By Suresh Bodiwala
CHICAGO: Shubha Mudgal performed to a packed house at the Reva and David Logan Center of the Arts, University of Chicago (UC), as part of the on-going Eye on India Festival (EIF) 2013.
The Hindustani classical vocalist was here to lend her voice to the cause of communal harmony.
She was accompanied by Aneesh Pradhan on the tabla and Sudhir Nayak on the harmonium.
Her concert officially marked the closing, at the UC Smart Museum of Art, of the exhibition on “The Sahmat Collective: Art and Activism in India since 1989,” which was inaugurated on Feb 13, 2013, likewise amidst Hindustani musical concerts and a SAHMAT discussion panel.
Mudgal began with a long khyal in the afternoon rag Multani that she elaborated for well over 40 minutes.

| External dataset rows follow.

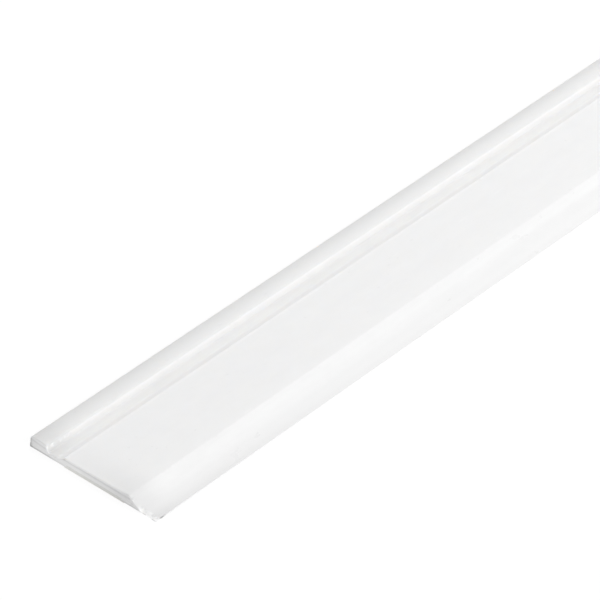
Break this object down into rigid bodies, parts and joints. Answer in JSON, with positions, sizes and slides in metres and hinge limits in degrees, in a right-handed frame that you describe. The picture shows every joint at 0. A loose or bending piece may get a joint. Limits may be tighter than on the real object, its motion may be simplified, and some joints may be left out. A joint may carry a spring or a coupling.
{
  "type": "door sweep",
  "caption": "Self-adhesive vinyl door sweep: a flat rigid strip with a rounded bead, a shallow groove, a raised panel with a rounded shoulder, and a thin soft wiping lip.",
  "frame": {"origin": "middle of the release liner's outer face, at mid-length and at the middle of the strip's overall width; the strip lies on its back on z = 0", "axes": "+X along the strip, +Y towards the bead (the upper edge on a door) with the wiping lip at -Y, +Z out of the front face"},
  "size_m": [0.9144, 0.0444, 0.0039],
  "materials": {
    "rigid_vinyl": "semi-gloss white rigid PVC",
    "soft_vinyl": "satin white flexible vinyl, slightly translucent",
    "foam_tape": "white closed-cell foam with clear adhesive",
    "release_liner": "satin siliconised release paper"
  },
  "bodies": {
    "carrier": {"carrier_strip": "rigid_vinyl", "fin_root": "soft_vinyl", "foam_tape": "foam_tape"},
    "lip": {"fin_lip": "soft_vinyl"},
    "liner": {"release_liner": "release_liner"}
  },
  "joints": [
    {"name": "lip_flex", "type": "hinge", "parent": "carrier", "child": "lip", "pos_m": [0, -0.01638, 0.0005], "axis": [-1, 0, 0], "range_deg": [-60, 60], "stiffness_Nm_per_rad": 0.02},
    {"name": "liner_peel", "type": "slide", "parent": "carrier", "child": "liner", "axis": [0, 0, -1], "range_m": [0, 0.03]}
  ]
}
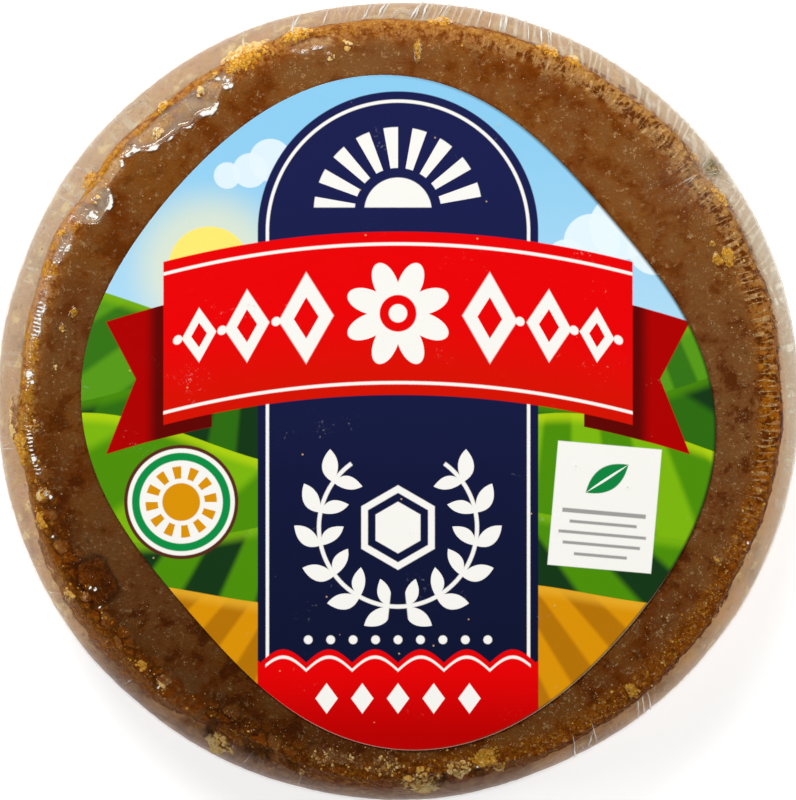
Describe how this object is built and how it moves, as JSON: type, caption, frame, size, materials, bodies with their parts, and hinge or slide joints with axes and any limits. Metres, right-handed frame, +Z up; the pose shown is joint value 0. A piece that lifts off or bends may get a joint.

She continued with two thumris of which the first was in rag Khamaaj. She concluded with her own rendering of a poem by Kabir, the ever popular medieval saint of Banaras, who fostered communal harmony through his teachings and exemplary life. Mudgal emphasized, before beginning, that she had first sung this Kabir poem at a SAHMAT event.
Patent attorney Shiv Naimpally had flown in all the way from Austin, Texas, in the morning just to hear Mudgal, and was returning home the same evening. Asked by Asian Media USA whether his trip was worth it, he replied with a resounding “Yes. The purity of her notes and the intensity of her expression are matched only by the effortlessness of her delivery.” Naimpally, a co-disciple with Aneesh Pradhan of the late tabla-maestro Pandit Nikhil Ghosh, had privately requested the rag Multani during their preceding rehearsal session.
Mudgal is close to Indian activist movements such as “Act Now for Harmony and Democracy” (ANHAD) and the “Safdar Hashmi Memorial Trust” (SAHMAT), and was reinforcing, in her own musical way, the same message of tolerance, exchange, and inclusiveness that had been heralded by India’s premier film-couple, Shabana Azmi and Javed Akhtar, over the weekend.
The SAHMAT exhibition was devoted to the efforts of intellectuals, activists, and artists of diverse religious and ethnic backgrounds to counter the growth of communal forces and resulting attempts to rationalize and even legitimize violence. The long one-and-a-half hour video that had been running continuously at the exhibition tent in the Smart Museum on SAHMAT celebrating and harnessing the performance arts for this integrative purpose had featured long clips of Mudgal singing at that festival.
Eye on India is clearly intended not only to entertain and educate Chicagoans on its ancient, diverse, and ever contemporary culture but also promote a certain vision for its future.
The concert was jointly presented by Eye on India, the Smart Museum of Art, and Natya Dance Theatre, with additional support provided by the University of Chicago’s Committee on Southern Asian Studies and the Reva and David Logan Center for the Arts.
Mudgal has been awarded the 1996 National Film Award for Best Non-Feature Film Music Direction for the movie Amrit Beej (“Seed of Immortality”), the 1998 Gold Plaque Award for Special Achievement in Music at the 34th Chicago International Film Festival for her music in the film Dance of the Wind (1997), and the Padma Shri in 2000. Hailing from an academic family—both her parents were professors of English literature at Allahabad University—Mudgal was a disciple of Pandit Ramashreya Jha and continued her musical education under Pandits Vinaya Chandra Mudgalya and Vasant Thakar in Delhi. She also received training in thumri from Naina Devi. In the 1990s, she started experimenting with other forms of music, including pop and fusion, and now runs website called raagsangeet.com aimed at lovers of Classical Indian Music. She is married to tabla-player Aneesh Pradhan, who accompanied her at the concert.